Here is a thread that details a DIY conversion of a 1 plug unit to the 2 plug. scroll down to about entry

number 12.

Doug


----------



## goalcreas (Nov 20, 2006)

If you are handy with electrical or know somebody, that looks like the way to go.
Also, You can look at the Sunblaze for a bit less then the TEK but it is also made by Sunlight Supply and uses most of the same parts.
The thing about it that makes it not so great for Aquariums is that it only comes with one power cord.
If you can add the other cord, then you can save a bunch of money.

I think I have seen them in black available as a 4 foot 4 lamp fix and are about $150 with lights.

There were some reasons that I chose TEK over it, but I think mainly because of the power cords.

Just another avenue to explore, might work and save some money if you can add a power cord, might not.

It has been a long while since I was looking at them so I can't remember for sure, but might be worth you taking a peak at


----------



## K20A2 (Aug 12, 2006)

Ok, so Ive decided that I'm going to go with the "aquarium" fixture after all.  While I could possibly figure out how to wire up a second cord, or could at least get someone in my family to help me, I need to get this tank set up.

Ive moved 40 minutes from where my fish tanks are currently located and I want to get the 75G up and running so I can bring my fish home. I miss watching my fish.. 

Anyway I'm going to call this dude tomorrow and try to work out a deal. 

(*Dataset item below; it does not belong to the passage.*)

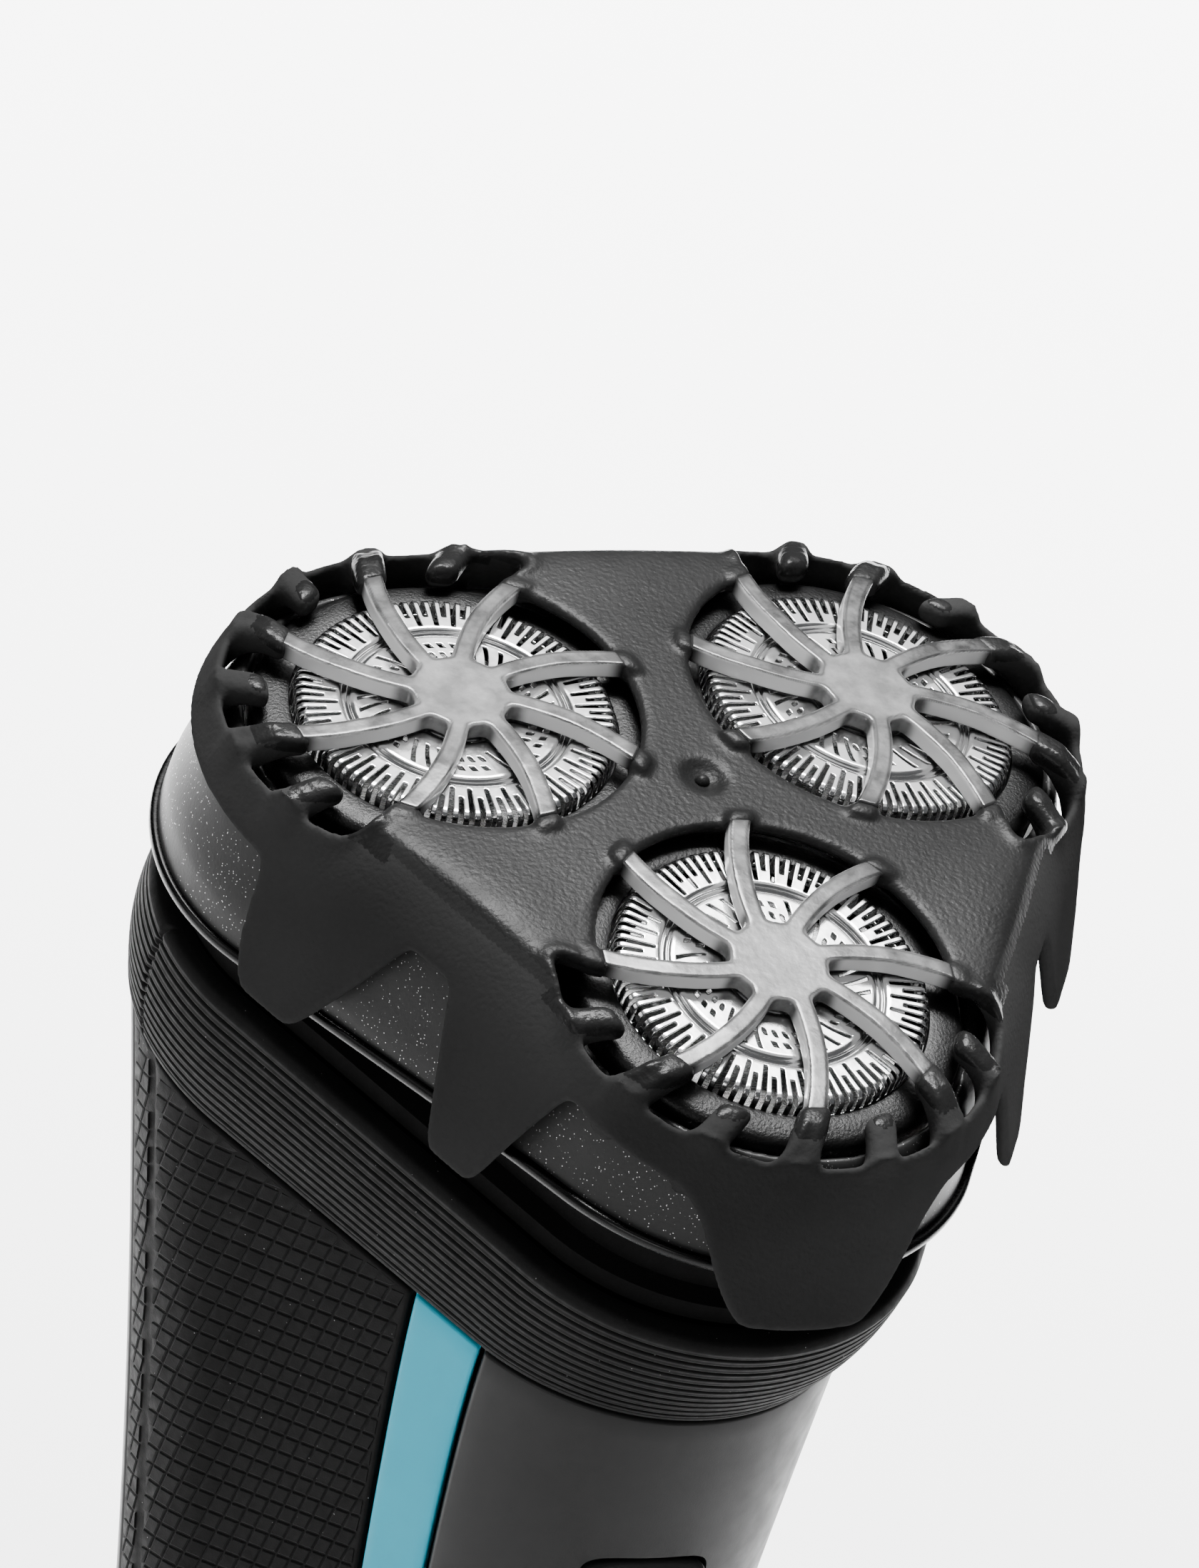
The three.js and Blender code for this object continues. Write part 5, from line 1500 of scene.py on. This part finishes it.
def studio():
    quarters = ((-1, -1), (1, -1), (1, 1), (-1, 1))
    corners = [(x * FLOOR_REACH, y * FLOOR_REACH, 0) for x, y in quarters]
    floor = make("floor", corners, np.array([[0, 1, 2, 3]]))
    pale = Nodes("floor")
    pale.set(colour=pale.mix(pale.noise(0.004, 2), grey(0.86), grey(0.88)))
    pale.set(roughness=0.6, specular=0.2)
    floor.data.materials.append(pale.material)
    world = bpy.data.worlds.new("studio")
    bpy.context.scene.world = world
    world.use_nodes = True
    sky = world.node_tree.nodes["Background"].inputs
    sky["Color"].default_value = (0.95, 0.97, 1, 1)
    sky["Strength"].default_value = 0.11


def softbox(name, spot, target, size, power, spread=180):
    data = bpy.data.lights.new(name, "AREA")
    data.spread = radians(spread)
    data.shape, data.size, data.size_y, data.energy = "RECTANGLE", size[0], size[1], power
    lamp = bpy.data.objects.new(name, data)
    lamp.location = spot
    lamp.rotation_mode = "QUATERNION"
    lamp.rotation_quaternion = (Vector(target) - Vector(spot)).to_track_quat("-Z", "Y")
    bpy.context.scene.collection.objects.link(lamp)


def camera():
    data = bpy.data.cameras.new("camera")
    data.sensor_width, data.lens = CAMERA_SENSOR, CAMERA_LENS
    data.clip_start, data.clip_end = 0.05, 50.0
    thing = bpy.data.objects.new("camera", data)
    bpy.context.scene.collection.objects.link(thing)
    back = Vector(CAMERA_BACK).normalized()
    right = Vector(CAMERA_UP).cross(back).normalized()
    up = back.cross(right)
    turn = Matrix((right, up, back)).transposed().to_4x4()
    thing.matrix_world = Matrix.Translation(Vector(CAMERA_SPOT) * MM) @ turn
    bpy.context.scene.camera = thing


studio()
HEAD_SPOT = (0, 0, 0.12)
softbox("top_back", (0.34, 0.42, 0.78), HEAD_SPOT, (0.5, 0.35), 1.1)
softbox("left", (-0.9, 0.1, 0.5), HEAD_SPOT, (0.3, 0.8), 1.5)
softbox("front_left", (-0.7, -0.8, 0.35), HEAD_SPOT, (0.5, 0.4), 2.4)
softbox("overhead", (0, -0.2, 1.7), HEAD_SPOT, (1.6, 1.6), 5)
softbox("backdrop", (0.45, 0.85, 1.6), (0.45, 0.85, 0), (1.4, 1.4), 85, spread=60)
camera()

Thanks all for the ideas and good discussion.


----------



## Daud (Jul 2, 2007)

K20A2 said:


> ..
> 
> Anyway I'm going to call this dude tomorrow and try to work out a deal.
> 
> Thanks all for the ideas and good discussion.


Good luck with the call. I fed up on this bait and switch and did not call third time and instead ordered 
Solar T5 Catalina Aquarium 48" SOLAR T5 - PROGRAMMED REMOTE CONTROL + 6 X 54W + 8 X 1W Moonlight for the price of the Tek bulbless fixture only.. No fussing with second cord, automatic programming, individual reflectors, choice of free bulbs supplied. If this is good for the owner of "tank of the month" Dan then it will be good for my use on 18" (15" effective ?) tank.

Toby (goalcreas) I know you will "kill" me but a/ I do not like to play games 2/I may still need your bulbs ;-)


----------



## K20A2 (Aug 12, 2006)

I called the man. Got through on two rings, chatted for a bit, and he gave me a price I couldn't refuse. 

No need for reefgeek...

He said it should ship Monday so I'll be getting it sometime next week. Oh how sweet it is going to be...


----------



## goalcreas (Nov 20, 2006)

Daud said:


> Toby (goalcreas) I know you will "kill" me but a/ I do not like to play games 2/I may still need your bulbs ;-)


I Won't kill you, but I think you might kill yourself in the end.
I certainly hope not, but the legs that come with that fixture just might destroy the edges of your beautiful trimless tank. 
I think to modify that fixture to hang might be much more of a hassle then to add a cord (which was only a suggestion because it was looking like you were doing everything you could to save $20 bucks), but who knows, I could be wrong, maybe this company has done a 180 three times over from when everybody who ever dealt with them got broken stuff, wrong stuff and was instructed to fix it themselves or pay shipping twice to get it repaired when it was sent to them broken in the first place, and 100% lousy CS if any at all.

I hope for your sake they have changed and you are really getting a good deal and there is a good way to hang it with out too much trouble and or that you can get some different legs or those huge ugly legs dont damage your tank.

And also remember that the very next light fixture that DAN, the TOTM owner bought when setting up a rimless tank was a TEK


----------



## Daud (Jul 2, 2007)

goalcreas said:


> I Won't kill you, but I think you might kill yourself in the end.
> I certainly hope not, but the legs that come with that fixture just might destroy the edges of your beautiful trimless tank.
> I think to modify that fixture to hang might be much more of a hassle t..


He offered to modify it already with wire "ears" for no charge.


----------